[START OF RAW DATA]

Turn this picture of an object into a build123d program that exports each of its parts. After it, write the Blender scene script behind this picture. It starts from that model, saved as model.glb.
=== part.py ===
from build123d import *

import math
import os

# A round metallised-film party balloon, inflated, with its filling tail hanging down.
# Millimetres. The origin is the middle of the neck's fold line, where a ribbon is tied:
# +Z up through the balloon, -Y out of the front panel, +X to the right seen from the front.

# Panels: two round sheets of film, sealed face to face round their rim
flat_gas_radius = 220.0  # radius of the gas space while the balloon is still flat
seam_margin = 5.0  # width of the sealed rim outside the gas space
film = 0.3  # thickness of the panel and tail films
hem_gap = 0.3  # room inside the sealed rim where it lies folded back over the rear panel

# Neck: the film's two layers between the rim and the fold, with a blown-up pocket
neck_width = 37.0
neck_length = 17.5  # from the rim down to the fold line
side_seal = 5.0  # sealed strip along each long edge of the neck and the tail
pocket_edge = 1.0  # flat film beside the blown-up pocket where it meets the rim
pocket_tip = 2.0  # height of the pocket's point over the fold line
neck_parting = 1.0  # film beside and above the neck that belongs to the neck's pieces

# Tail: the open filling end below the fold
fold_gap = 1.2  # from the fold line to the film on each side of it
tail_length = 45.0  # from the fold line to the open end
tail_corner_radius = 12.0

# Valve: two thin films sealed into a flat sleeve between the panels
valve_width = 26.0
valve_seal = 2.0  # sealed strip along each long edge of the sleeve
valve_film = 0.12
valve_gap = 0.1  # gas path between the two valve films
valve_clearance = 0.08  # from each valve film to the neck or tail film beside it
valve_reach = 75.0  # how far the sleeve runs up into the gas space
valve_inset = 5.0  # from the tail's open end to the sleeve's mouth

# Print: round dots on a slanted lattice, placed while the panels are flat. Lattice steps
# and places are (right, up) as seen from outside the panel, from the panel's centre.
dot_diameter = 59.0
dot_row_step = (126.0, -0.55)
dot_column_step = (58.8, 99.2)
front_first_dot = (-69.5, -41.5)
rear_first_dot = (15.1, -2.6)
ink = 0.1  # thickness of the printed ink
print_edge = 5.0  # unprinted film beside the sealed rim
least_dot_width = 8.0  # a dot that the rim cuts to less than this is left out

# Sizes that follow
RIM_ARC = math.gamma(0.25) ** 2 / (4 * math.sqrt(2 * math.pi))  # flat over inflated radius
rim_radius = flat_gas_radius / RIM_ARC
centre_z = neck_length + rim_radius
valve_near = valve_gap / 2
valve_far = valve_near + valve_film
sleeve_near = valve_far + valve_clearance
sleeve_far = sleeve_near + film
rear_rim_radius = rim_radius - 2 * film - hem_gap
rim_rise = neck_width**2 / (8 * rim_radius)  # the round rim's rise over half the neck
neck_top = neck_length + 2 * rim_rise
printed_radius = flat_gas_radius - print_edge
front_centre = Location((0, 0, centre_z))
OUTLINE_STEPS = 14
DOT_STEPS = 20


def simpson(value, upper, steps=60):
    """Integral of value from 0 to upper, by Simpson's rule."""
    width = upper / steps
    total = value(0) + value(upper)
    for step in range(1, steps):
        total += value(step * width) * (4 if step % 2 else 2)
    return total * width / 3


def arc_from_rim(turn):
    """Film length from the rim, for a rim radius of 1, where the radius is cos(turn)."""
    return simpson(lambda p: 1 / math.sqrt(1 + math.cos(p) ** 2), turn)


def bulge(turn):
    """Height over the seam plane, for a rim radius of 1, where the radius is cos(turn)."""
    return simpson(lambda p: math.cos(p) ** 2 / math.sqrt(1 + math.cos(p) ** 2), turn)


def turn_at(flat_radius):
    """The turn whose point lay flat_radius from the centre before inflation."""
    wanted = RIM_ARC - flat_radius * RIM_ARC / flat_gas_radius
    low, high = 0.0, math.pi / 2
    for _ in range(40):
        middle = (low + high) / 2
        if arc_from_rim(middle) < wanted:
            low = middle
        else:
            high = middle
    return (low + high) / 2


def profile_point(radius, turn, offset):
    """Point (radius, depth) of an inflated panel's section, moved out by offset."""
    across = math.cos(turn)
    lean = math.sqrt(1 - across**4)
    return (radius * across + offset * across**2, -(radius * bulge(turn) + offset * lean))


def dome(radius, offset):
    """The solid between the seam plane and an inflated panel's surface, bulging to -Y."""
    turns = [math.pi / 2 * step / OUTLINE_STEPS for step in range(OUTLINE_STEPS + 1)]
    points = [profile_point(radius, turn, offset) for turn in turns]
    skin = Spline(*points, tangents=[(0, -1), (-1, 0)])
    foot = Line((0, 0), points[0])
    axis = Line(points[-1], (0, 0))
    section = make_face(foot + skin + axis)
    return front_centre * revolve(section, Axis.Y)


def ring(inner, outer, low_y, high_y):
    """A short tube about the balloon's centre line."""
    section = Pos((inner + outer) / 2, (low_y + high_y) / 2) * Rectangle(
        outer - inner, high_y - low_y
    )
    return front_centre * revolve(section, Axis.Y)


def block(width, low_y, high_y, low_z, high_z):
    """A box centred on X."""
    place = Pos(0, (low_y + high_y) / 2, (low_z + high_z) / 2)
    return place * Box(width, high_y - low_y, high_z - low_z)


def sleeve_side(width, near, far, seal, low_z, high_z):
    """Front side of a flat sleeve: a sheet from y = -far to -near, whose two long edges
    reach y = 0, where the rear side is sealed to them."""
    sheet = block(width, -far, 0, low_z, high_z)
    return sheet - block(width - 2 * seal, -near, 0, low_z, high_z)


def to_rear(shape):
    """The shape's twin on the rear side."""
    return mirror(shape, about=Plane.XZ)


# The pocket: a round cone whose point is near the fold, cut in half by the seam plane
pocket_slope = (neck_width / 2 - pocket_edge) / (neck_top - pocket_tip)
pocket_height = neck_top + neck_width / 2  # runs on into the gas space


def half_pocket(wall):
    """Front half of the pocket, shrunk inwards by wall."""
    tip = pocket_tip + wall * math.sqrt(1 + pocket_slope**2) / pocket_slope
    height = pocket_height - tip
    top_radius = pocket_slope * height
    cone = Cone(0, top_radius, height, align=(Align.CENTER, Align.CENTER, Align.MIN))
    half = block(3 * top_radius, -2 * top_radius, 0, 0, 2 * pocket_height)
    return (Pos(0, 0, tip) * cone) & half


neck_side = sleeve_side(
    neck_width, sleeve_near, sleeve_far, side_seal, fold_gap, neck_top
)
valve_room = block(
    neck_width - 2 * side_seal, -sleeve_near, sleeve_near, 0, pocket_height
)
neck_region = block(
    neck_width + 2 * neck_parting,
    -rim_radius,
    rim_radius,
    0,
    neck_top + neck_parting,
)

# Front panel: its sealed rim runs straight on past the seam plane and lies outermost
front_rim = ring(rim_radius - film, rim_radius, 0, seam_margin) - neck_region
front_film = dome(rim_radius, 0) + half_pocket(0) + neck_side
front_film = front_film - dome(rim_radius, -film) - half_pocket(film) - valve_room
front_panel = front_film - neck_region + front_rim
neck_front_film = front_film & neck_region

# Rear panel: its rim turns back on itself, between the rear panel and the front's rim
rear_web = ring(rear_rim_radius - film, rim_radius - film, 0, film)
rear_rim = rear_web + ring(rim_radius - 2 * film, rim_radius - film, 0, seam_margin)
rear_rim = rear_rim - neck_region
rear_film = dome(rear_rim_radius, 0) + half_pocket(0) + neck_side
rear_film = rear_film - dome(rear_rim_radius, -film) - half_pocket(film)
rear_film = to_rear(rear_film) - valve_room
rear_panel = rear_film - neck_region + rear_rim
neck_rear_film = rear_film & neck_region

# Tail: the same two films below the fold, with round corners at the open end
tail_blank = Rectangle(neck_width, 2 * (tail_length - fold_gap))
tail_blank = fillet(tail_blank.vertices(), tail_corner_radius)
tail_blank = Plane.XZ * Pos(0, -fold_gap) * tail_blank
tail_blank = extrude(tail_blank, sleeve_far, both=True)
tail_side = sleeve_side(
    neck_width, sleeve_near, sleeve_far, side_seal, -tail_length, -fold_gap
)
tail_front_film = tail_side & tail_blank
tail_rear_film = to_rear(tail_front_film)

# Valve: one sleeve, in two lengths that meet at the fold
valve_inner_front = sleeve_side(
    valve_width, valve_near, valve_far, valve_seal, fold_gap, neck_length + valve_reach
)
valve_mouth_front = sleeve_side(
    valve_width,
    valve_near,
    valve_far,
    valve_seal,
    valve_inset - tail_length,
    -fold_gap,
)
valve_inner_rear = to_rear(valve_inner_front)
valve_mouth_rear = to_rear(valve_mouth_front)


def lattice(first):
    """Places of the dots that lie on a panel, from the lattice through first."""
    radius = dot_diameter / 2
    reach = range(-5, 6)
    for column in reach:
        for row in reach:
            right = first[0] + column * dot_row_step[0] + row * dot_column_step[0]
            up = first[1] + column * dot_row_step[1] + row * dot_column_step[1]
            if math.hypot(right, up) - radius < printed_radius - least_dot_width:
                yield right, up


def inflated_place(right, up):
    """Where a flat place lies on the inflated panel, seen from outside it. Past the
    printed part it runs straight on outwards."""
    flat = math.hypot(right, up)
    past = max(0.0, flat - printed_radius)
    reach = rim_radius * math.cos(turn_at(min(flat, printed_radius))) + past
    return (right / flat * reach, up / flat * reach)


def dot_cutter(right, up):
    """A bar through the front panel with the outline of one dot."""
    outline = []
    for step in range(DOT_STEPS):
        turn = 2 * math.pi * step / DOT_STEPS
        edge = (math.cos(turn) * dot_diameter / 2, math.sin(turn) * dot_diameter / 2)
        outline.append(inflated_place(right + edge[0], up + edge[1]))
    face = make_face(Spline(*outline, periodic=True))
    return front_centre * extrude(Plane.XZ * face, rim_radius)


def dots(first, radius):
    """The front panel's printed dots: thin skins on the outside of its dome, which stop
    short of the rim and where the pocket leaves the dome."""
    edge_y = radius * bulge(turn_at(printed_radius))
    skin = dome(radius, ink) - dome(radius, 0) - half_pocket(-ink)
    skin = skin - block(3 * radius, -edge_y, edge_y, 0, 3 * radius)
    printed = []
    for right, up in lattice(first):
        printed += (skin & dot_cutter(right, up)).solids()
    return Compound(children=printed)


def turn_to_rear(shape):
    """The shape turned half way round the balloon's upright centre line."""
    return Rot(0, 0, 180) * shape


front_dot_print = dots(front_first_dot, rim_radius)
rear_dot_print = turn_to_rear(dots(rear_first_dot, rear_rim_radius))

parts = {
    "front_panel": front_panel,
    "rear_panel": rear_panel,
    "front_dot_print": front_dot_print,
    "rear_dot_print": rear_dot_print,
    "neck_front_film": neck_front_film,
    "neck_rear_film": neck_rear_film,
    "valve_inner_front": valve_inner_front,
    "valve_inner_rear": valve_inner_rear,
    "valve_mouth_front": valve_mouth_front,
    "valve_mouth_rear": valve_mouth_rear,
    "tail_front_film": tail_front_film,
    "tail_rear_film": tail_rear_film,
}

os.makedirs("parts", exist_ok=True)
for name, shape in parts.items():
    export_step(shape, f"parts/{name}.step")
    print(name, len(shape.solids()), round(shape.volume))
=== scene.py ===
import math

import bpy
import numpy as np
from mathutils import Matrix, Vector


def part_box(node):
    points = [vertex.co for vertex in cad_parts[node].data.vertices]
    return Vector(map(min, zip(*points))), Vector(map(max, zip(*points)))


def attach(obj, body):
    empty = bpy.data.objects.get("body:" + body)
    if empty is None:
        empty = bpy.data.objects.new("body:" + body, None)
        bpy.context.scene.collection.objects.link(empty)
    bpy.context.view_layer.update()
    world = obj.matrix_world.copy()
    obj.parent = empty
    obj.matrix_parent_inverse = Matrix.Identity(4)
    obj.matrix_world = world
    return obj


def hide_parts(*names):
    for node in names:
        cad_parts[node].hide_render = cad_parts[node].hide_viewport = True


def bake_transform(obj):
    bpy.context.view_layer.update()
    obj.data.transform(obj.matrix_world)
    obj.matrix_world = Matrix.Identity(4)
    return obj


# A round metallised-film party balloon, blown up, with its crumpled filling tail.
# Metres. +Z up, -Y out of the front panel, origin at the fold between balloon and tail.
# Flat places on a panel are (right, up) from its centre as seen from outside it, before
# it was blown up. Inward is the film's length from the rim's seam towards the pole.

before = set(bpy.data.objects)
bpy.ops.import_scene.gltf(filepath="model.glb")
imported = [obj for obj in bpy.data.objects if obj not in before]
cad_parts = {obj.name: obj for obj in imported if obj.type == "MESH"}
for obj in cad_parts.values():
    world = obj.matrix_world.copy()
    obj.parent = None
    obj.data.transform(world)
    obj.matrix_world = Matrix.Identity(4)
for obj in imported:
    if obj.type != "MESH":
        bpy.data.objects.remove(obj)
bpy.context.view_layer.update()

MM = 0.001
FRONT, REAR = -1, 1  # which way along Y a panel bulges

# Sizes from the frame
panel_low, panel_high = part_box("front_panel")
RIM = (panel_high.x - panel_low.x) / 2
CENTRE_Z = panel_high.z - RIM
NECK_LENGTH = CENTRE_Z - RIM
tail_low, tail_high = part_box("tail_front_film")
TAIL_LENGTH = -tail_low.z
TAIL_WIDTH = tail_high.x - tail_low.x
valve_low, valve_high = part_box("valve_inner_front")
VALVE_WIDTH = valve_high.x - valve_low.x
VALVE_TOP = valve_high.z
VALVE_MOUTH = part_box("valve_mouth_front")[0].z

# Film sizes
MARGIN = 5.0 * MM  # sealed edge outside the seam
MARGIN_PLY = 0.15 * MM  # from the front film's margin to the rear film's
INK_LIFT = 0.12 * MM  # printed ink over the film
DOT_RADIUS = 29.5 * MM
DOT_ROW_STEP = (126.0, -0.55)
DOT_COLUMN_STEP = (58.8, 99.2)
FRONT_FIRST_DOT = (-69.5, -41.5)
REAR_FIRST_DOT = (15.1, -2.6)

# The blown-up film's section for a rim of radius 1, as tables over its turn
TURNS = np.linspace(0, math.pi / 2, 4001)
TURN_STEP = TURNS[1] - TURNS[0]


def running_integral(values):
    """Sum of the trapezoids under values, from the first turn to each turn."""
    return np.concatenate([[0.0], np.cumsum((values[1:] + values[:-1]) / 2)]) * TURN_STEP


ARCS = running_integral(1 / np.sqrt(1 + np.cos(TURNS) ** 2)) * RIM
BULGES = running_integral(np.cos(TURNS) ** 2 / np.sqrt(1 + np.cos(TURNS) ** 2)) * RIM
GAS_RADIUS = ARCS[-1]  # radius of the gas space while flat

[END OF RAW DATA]
[START OF RAW DATA]

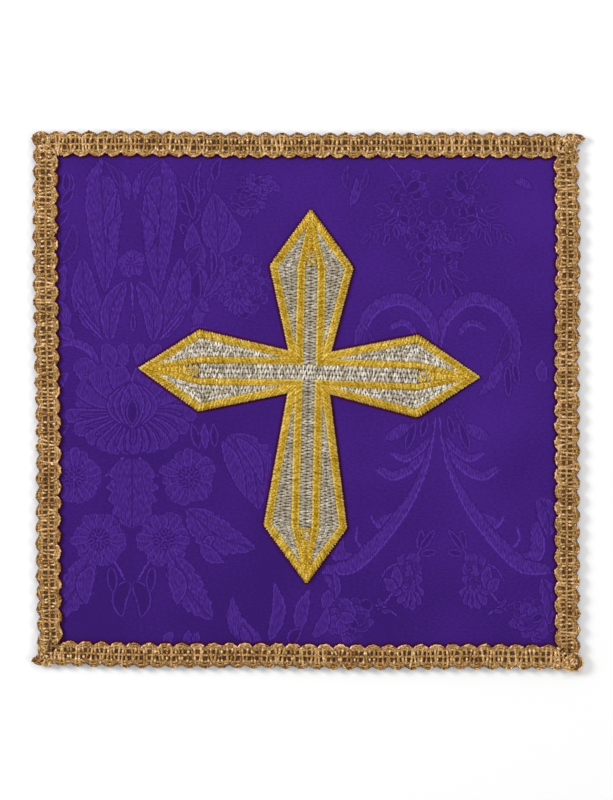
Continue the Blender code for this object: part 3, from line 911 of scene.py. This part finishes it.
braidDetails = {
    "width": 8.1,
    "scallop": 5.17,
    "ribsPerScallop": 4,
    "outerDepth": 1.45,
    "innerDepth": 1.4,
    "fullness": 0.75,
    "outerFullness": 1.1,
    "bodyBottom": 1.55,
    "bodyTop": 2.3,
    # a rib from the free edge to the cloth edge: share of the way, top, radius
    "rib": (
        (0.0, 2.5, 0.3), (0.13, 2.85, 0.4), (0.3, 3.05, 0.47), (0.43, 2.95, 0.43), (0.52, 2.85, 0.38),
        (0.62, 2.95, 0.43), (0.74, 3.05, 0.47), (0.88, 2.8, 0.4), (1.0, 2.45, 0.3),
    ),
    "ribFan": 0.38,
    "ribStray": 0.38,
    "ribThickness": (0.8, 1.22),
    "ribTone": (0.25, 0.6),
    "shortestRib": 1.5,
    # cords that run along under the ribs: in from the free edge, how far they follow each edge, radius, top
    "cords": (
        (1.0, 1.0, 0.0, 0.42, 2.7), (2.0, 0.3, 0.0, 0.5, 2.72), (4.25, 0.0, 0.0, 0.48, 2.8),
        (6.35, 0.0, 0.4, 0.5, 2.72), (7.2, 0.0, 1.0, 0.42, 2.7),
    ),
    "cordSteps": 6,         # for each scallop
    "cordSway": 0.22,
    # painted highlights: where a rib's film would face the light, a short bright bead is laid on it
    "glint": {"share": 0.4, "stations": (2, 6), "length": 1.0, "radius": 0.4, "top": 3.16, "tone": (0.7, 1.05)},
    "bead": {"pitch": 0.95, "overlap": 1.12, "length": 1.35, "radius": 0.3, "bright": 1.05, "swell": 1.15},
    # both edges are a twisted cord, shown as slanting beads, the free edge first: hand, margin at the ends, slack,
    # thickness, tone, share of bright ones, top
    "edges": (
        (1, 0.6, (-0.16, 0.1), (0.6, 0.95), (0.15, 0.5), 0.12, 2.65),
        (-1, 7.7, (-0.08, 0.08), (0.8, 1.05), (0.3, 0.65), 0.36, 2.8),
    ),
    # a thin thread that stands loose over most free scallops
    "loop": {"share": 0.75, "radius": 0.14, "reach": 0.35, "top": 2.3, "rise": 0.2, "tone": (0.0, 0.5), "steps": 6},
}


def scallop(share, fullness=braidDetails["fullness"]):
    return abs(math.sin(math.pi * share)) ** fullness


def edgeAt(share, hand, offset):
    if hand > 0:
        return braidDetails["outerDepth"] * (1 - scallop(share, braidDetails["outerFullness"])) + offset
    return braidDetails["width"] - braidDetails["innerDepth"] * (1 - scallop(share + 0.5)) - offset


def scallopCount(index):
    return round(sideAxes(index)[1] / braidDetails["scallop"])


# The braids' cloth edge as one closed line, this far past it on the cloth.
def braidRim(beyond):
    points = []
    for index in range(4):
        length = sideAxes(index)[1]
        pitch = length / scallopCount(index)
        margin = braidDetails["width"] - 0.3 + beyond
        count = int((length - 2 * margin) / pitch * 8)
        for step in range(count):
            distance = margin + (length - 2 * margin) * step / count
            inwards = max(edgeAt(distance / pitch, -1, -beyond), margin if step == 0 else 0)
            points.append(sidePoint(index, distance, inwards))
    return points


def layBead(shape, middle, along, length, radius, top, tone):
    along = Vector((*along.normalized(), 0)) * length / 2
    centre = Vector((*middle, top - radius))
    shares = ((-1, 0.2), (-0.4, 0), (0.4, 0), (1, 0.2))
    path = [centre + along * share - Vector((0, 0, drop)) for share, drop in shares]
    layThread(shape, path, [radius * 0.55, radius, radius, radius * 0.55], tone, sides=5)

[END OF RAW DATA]

Both the line with "front_dot_print = dots(front_first_dot, rim_radius)" and the line with "before = set(bpy.data.objects)" belong in the answer; write them out exactly, with every line between.

front_dot_print = dots(front_first_dot, rim_radius)
rear_dot_print = turn_to_rear(dots(rear_first_dot, rear_rim_radius))

parts = {
    "front_panel": front_panel,
    "rear_panel": rear_panel,
    "front_dot_print": front_dot_print,
    "rear_dot_print": rear_dot_print,
    "neck_front_film": neck_front_film,
    "neck_rear_film": neck_rear_film,
    "valve_inner_front": valve_inner_front,
    "valve_inner_rear": valve_inner_rear,
    "valve_mouth_front": valve_mouth_front,
    "valve_mouth_rear": valve_mouth_rear,
    "tail_front_film": tail_front_film,
    "tail_rear_film": tail_rear_film,
}

os.makedirs("parts", exist_ok=True)
for name, shape in parts.items():
    export_step(shape, f"parts/{name}.step")
    print(name, len(shape.solids()), round(shape.volume))
=== scene.py ===
import math

import bpy
import numpy as np
from mathutils import Matrix, Vector


def part_box(node):
    points = [vertex.co for vertex in cad_parts[node].data.vertices]
    return Vector(map(min, zip(*points))), Vector(map(max, zip(*points)))


def attach(obj, body):
    empty = bpy.data.objects.get("body:" + body)
    if empty is None:
        empty = bpy.data.objects.new("body:" + body, None)
        bpy.context.scene.collection.objects.link(empty)
    bpy.context.view_layer.update()
    world = obj.matrix_world.copy()
    obj.parent = empty
    obj.matrix_parent_inverse = Matrix.Identity(4)
    obj.matrix_world = world
    return obj


def hide_parts(*names):
    for node in names:
        cad_parts[node].hide_render = cad_parts[node].hide_viewport = True


def bake_transform(obj):
    bpy.context.view_layer.update()
    obj.data.transform(obj.matrix_world)
    obj.matrix_world = Matrix.Identity(4)
    return obj


# A round metallised-film party balloon, blown up, with its crumpled filling tail.
# Metres. +Z up, -Y out of the front panel, origin at the fold between balloon and tail.
# Flat places on a panel are (right, up) from its centre as seen from outside it, before
# it was blown up. Inward is the film's length from the rim's seam towards the pole.

before = set(bpy.data.objects)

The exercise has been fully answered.